The invention may be implemented by means of hardware comprising several distinct elements, and by means of a suitably programmed computer. In a device claim, or an apparatus claim, or a system claim, enumerating several means, several of these means may be embodied by one and the same item of hardware. The mere fact that certain measures are recited in mutually different dependent claims does not indicate that a combination of these measures cannot be used to advantage.

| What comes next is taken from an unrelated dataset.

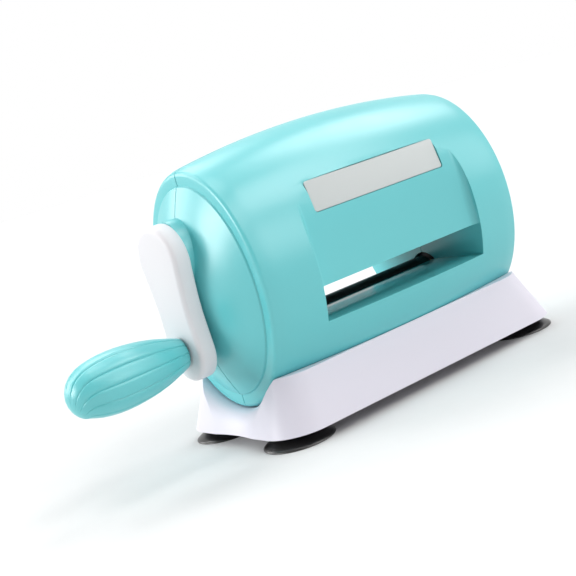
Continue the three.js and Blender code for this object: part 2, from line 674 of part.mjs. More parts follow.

The invention also provides a control system that may control the device, apparatus, or system, or that may execute the herein described method or process. Yet further, the invention also provides a computer program product, when running on a computer which is functionally coupled to or comprised by the device, apparatus, or system, controls one or more controllable elements of such device, apparatus, or system.

The invention further applies to a device, apparatus, or system comprising one or more of the characterizing features described in the description and/or shown in the attached drawings. The invention further pertains to a method or process comprising one or more of the characterizing features described in the description and/or shown in the attached drawings.

The various aspects discussed in this patent can be combined in order to provide additional advantages. Further, the person skilled in the art will understand that embodiments can be combined, and that also more than two embodiments can be combined. Furthermore, some of the features can form the basis for one or more divisional applications.